Chile Morita (or Chipotle Morita) are the dried and smoked version of jalapeno peppers. Used as an ingredient in traditional Mexican sauces, soups, and stews, they add a warm, smoky, and “authentic” flavor to a variety of recipes. You can find out everything you need to know about these chili peppers right here.
What Is Chile Morita?
Morita Chiles are a type of dried and smoked pepper which have the dark and “fruity” appearance of blackberries; this explains why they are called “Morita,” which means “little blackberry” in Spanish. Commonly produced in the state of Chihuahua, Mexico, they are a little over an inch long and have a wonderful smoky aroma which comes billowing out once you remove them from their store-bought packaging. Some of the Morita Chiles have a tinge of burnt red coloring which runs through them; this is because Chile Morita are the dried version of red (ripe) jalapeno peppers.
The Morita Pepper is also considered a type of chipotle chili which simply means it’s a dried and smoked jalapeno pepper. There are two versions of the chipotle chili, the Chipotle Morita being one, and the other is called a Chipotle Meco. The difference between the two is one of appearance as well as flavor. The Meco is smoked for longer periods which makes their smoky flavor more pronounced whereas the Chile Morita is less smoky but spicier. Additionally, Chipotle Meco has the color and shriveled appearance of a used brown paper bag.
Now, let’s talk about heat!
How Spicy Are Morita Chiles?
They are considered to be a mild chili pepper. Because they are made from jalapeno peppers, they have a similar level of heat. According to the Scoville scale (a scale used to rate chili peppers based on their heat level) the Chile Morita has between 2,500 and 8,000 heat units. When compared to the habanero pepper (100,000 to 350,000 heat units), the Morita Chiles aren’t that spicy.
However, as I always say, proceed with caution. Add only a little at a time to your dishes. You can always add more later.

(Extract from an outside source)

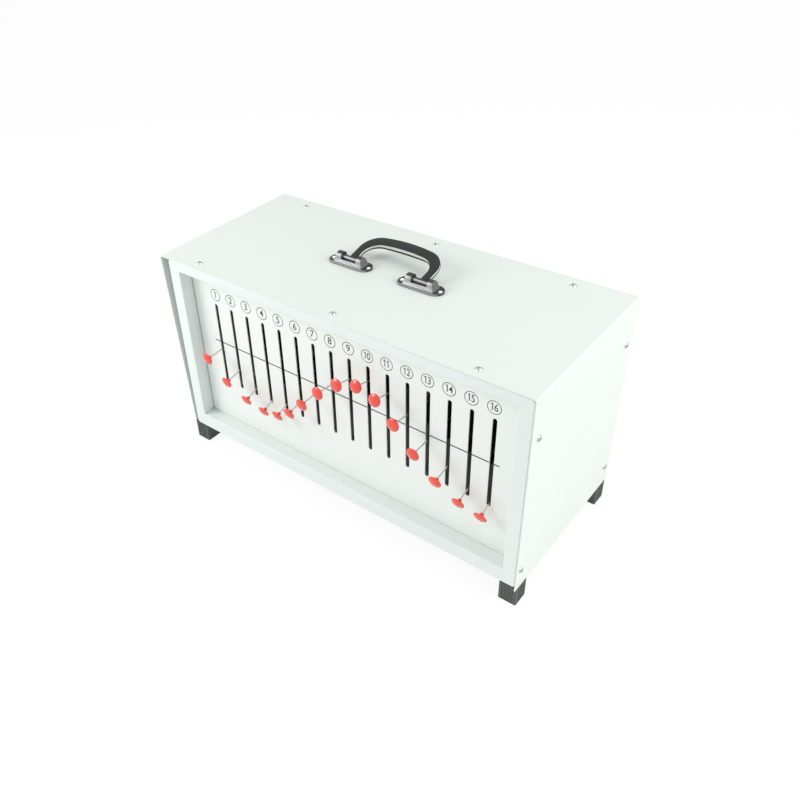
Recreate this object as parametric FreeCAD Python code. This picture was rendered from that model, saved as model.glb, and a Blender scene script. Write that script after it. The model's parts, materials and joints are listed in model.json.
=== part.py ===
# Wave motion demonstrator: a sheet-steel case whose slotted front panel lets sixteen
# wire arms with red caps out, each lifted and lowered by its own grooved eccentric disc.
# Millimetres. X runs along the row of arms, the front faces -Y and +Z is up. Every function
# draws about a point on the table under the case's middle. The finished pieces are moved
# together so that the origin lies on the table, under the middle of the whole apparatus.
import FreeCAD, Part
import math
import os
from FreeCAD import Vector

# Case
CASE_WIDTH = 475.0          # over the front frame's sides
CASE_DEPTH = 215.0
CASE_HEIGHT = 241.0         # from the case's underside to the top of the cover
SHEET = 1.2                 # steel sheet of every folded piece
BEND_RADIUS = 2.5           # outside radius of the folds
COVER_GAP = 0.3             # between the cover and what it is pulled over
COVER_SKIRT = 5.0           # how far the right leg reaches below the case's underside
LEFT_LEG_LIFT = 2.0         # the left leg ends this far above the case's underside
LEFT_OFFSET_TOP = 13.8      # the cover's left leg stands this far off the frame at the top
LEFT_OFFSET_FOOT = 4.7      # and this far at its lower edge

# Front frame and panel
FRAME_SIDE = 16.3           # width of the frame's upright bars
FRAME_TOP_BAR = 13.4
FRAME_FOOT_BAR = 19.1
FRAME_CORNER = 3.0
RECESS_DEPTH = 17.0         # from the frame's front to the panel's face
FRAME_FLANGE = 19.0         # flanges that the cover's screws bite into, at the front
BACK_FLANGE = 24.0          # and at the back
LIP_WIDTH = 6.0             # lip behind the recess that carries the panel
PANEL_LAP = 7.5             # how far the panel reaches past the window
SLOT_WIDTH = 5.0
SLOT_LENGTH = 112.0
SLOT_CENTRE = 133.0         # above the case's underside

# Base tray
TRAY_FLANGE = 12.0

# Feet
FOOT_HEIGHT = 30.0
FOOT_SIZE = 21.0
RIGHT_FOOT_PROUD = 0.5      # beyond the cover's legs
LEFT_FOOT_PROUD = 4.9
FOOT_FRONT_INSET = 3.5
FOOT_BACK_INSET = 3.0
FOOT_RIB_PITCH = 3.0
FOOT_RIB_DEPTH = 0.5
FOOT_EDGE = 1.2
FOOT_SCREW_LENGTH = 13.5

# Arms
ARM_COUNT = 16
ROW_LEFT_MARGIN = 53.0      # from the frame's left side to the first arm
ROW_RIGHT_MARGIN = 47.0     # from the last arm to the frame's right side
ARMS_PER_WAVE = 12
CREST_ARM = 10              # the arm at the crest of the wave
CREST_PHASE = 2.0           # degrees past the crest at which the shaft has stopped
PIVOT_SETBACK = 158.5       # pivot rod behind the frame's front
PIVOT_HEIGHT = 133.2        # above the case's underside
PIVOT_ROD_DIAMETER = 5.0
CAP_STANDOFF = 26.0         # a level cap's rim in front of the panel
SWING_MEAN = -3.2           # degrees, cap up is positive
SWING_HALF_ANGLE = 17.9
WIRE_DIAMETER = 1.5
HUB_DIAMETER = 8.0
HUB_PLAY = 0.6              # side gap between neighbouring hubs
BLADE_HEIGHT = 8.0
BLADE_THICKNESS = 2.0
BLADE_LENGTH = 62.0
WIRE_LAP = 14.0             # length of wire brazed along the blade
PIN_REACH = 45.0            # follower pin from the pivot
PIN_DIAMETER = 3.0
RUNNING_FIT = 0.05          # radial clearance of every turning bore
SIDE_CLEARANCE = 0.3        # sideways gap between a pin's tip and its disc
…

How To Cook Using Chile Morita
Chile Morita are typically toasted in a cast-iron skillet to enhance their flavor and then they’re placed in boiling hot water for about 20 minutes to rehydrate them. They then become soft and can be added to a blender with other ingredients. Additionally, they can be ground into a powder and then added to recipes as you would with any type of powdered seasoning. Recently I placed several in a coffee grinder and it worked wonderfully to make a fine powder. If you do choose to grind them up, make sure you remove the seeds first. Chile Morita is most commonly used in sauces like mole, or salsa recipes such as salsa de Morita. You can even use these chilis in soups like my Vegan Tortilla Soup to add a warm smoky flavor.
How To Rehydrate Dried Chilis
- Remove the seeds. Using either a knife or scissors, cut the stem off each chili and pour out the seeds. Some chilis may be very shriveled which will cause the seeds to get stuck. In this case, make an incision vertically along the length of the chili and scrape out the seeds.
- Toast the chilis. Heat a cast-iron skillet over medium heat and toast each chili for about a minute on each side.
- Rehydrate them. Bring a medium-sized pot of water to a boil. Then remove it from the heat and place the chilis in the hot water and let them soak for about 20 minutes until they become soft.
Where Can I Buy Morita Chile?
I was able to purchase both the Chile Morita and Chile Meco at a local Mexican market. However, they may be more difficult to find at larger supermarkets. If you have any trouble locating them, I suggest you make your purchase online through Amazon. I’ve bought dried chilis made by both El Guapo and Tampico and have found them to be of good quality.